= The Touch of the Master's Hand =

Christian poem and song

"The Touch of the Master's Hand", also sometimes called The Old Violin, is a Christian poem written in 1921 by Myra Brooks Welch.

The poem tells of a battered old violin that is about to be sold as the last item at an auction for a pittance, until a violinist steps out of the audience and plays the instrument, demonstrating its beauty and true value. The violin then sells for $3,000 instead of a mere $3. The poem ends by comparing this instrument touched by the hand of a master musician to the life of a sinner that is touched by the hand of God.

== Biblical allusions ==
Mess of pottage is used to describe that for which a sinner might sell his or her soul. This term was first coined by John Capgrave in reference to the Biblical story of Esau selling his birthright to Jacob for lentil stew, found in .

== Legacy ==
Welch's famous poem inspired other works. The poem was adapted into song lyrics and set to music by John Kramp in 1974 while a freshman at Baylor University. The song was recorded by Contemporary Christian artist Wayne Watson for his first album Workin' In The Final Hour in 1980 and re-recorded 12 years later on his How Time Flies compilation project.
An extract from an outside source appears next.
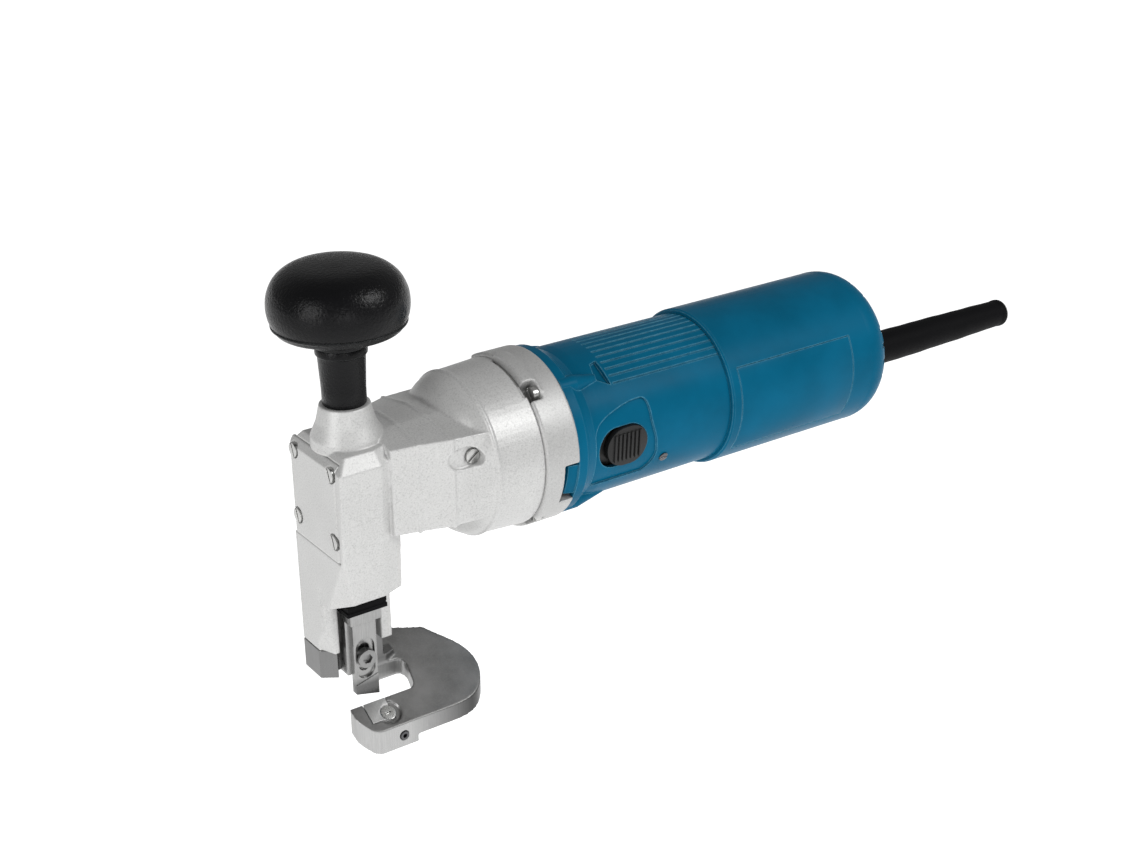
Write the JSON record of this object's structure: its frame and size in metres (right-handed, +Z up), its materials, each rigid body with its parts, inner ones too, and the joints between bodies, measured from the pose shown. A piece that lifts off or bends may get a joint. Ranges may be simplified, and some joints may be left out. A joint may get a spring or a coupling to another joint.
{
  "type": "electric sheet metal shear",
  "caption": "Hand-held electric sheet metal shear: motor with slide switch, angle gear head, palm knob, driven upper blade and C-shaped table with lower blade.",
  "frame": {"origin": "cutting point: the shearing plane of the blades on the ram's centre line, at the height of the lower blade's edge", "axes": "+X back along the motor axis towards the cord end, +Y away from the lower blade's arm to the table's mounting side, +Z up along the ram towards the knob"},
  "size_m": [0.417, 0.078, 0.2201],
  "materials": {
    "cast_alloy": "sand-cast, fine grain",
    "blue_plastic": "fine-grained moulded plastic",
    "knob_black": "fine leather-like grain",
    "black_plastic": "satin",
    "sleeve_rubber": "matt",
    "tool_steel": "ground",
    "table_steel": "hardened, dark, brushed",
    "dark_steel": "blackened",
    "screw_steel": "zinc plated",
    "bearing_steel": "ground",
    "lamination": "stacked sheet",
    "copper": "enamelled wire and turned copper",
    "bronze": "machined",
    "capacitor_yellow": "satin",
    "carbon": "pressed carbon"
  },
  "bodies": {
    "machine": {"gear_housing": "cast_alloy", "front_cover": "cast_alloy", "cover_screws": "screw_steel", "side_screws": "screw_steel", "bearing_flange": "cast_alloy", "flange_screws": "screw_steel", "motor_housing": "blue_plastic", "grip_screws": "screw_steel", "rear_cap": "blue_plastic", "name_plate": "blue_plastic", "cap_screws": "screw_steel", "bend_sleeve": "sleeve_rubber", "switch_body": "black_plastic", "suppression_capacitor": "capacitor_yellow", "terminal_block": "black_plastic", "cord_clamp": "black_plastic", "clamp_screws": "screw_steel", "stator_core": "lamination", "field_coils": "copper", "stator_screws": "screw_steel", "brush_holders": "black_plastic", "carbon_brushes": "carbon", "brush_springs": "bearing_steel", "crank_bearing_front": "bearing_steel", "crank_bearing_rear": "bearing_steel", "layshaft_bearing_front": "bearing_steel", "layshaft_bearing_rear": "bearing_steel", "rotor_bearing_front": "bearing_steel", "rotor_bearing_rear": "bearing_steel", "ram_guide": "bronze", "ram_seal": "sleeve_rubber", "cutting_table": "table_steel", "lower_blade": "tool_steel", "lower_blade_screw": "screw_steel", "clearance_set_screw": "dark_steel", "table_screws": "dark_steel", "knob_stem": "knob_black", "knob": "knob_black", "knob_stud": "dark_steel"},
    "rotor": {"rotor_shaft": "bearing_steel", "rotor_core": "lamination", "rotor_windings": "copper", "commutator": "copper", "fan": "black_plastic"},
    "layshaft": {"layshaft": "bearing_steel", "layshaft_gear": "bearing_steel"},
    "crank": {"crank_shaft": "bearing_steel", "crank_gear": "bearing_steel", "eccentric_bearing": "bearing_steel"},
    "ram": {"ram": "tool_steel", "upper_blade": "tool_steel", "upper_blade_screw": "dark_steel"},
    "switch": {"switch_button": "black_plastic", "switch_link": "black_plastic"}
  },
  "joints": [
    {"name": "rotor_spin", "type": "hinge", "parent": "machine", "child": "rotor", "pos_m": [0.1, 0.005, 0.104], "axis": [1, 0, 0], "continuous": true},
    {"name": "layshaft_spin", "type": "hinge", "parent": "machine", "child": "layshaft", "pos_m": [0.06, 0.005, 0.0868], "axis": [1, 0, 0], "continuous": true},
    {"name": "crank_spin", "type": "hinge", "parent": "machine", "child": "crank", "pos_m": [0.04, 0.005, 0.104], "axis": [1, 0, 0], "continuous": true},
    {"name": "ram_stroke", "type": "slide", "parent": "machine", "child": "ram", "axis": [0, 0, -1], "range_m": [0, 0.006]},
    {"name": "switch_slide", "type": "slide", "parent": "machine", "child": "switch", "axis": [-1, 0, 0], "range_m": [0, 0.004]}
  ],
  "couplings": [
    {"joint": "layshaft_spin", "follows": "rotor_spin", "ratio": -0.26471},
    {"joint": "crank_spin", "follows": "rotor_spin", "ratio": 0.090993}
  ]
}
A short film also titled The Touch of the Master's Hand won the Short Film Jury Award – U.S. Fiction at the 2021 Sundance Film Festival.

== Adaptations ==
The poem has been adapted into three films:
- Touch of the Master's Hand (1980) directed by Jimmy Murphy
- The Touch of the Master's Hand (1987) directed by T. C. Christensen

- The Touch of the Master's Hand (2021) directed by Gregory Willis Barnes

== About the author ==
Myra Brooks Welch was born in 1877 and died in 1959. While she authored many other poems, she is best known for this work.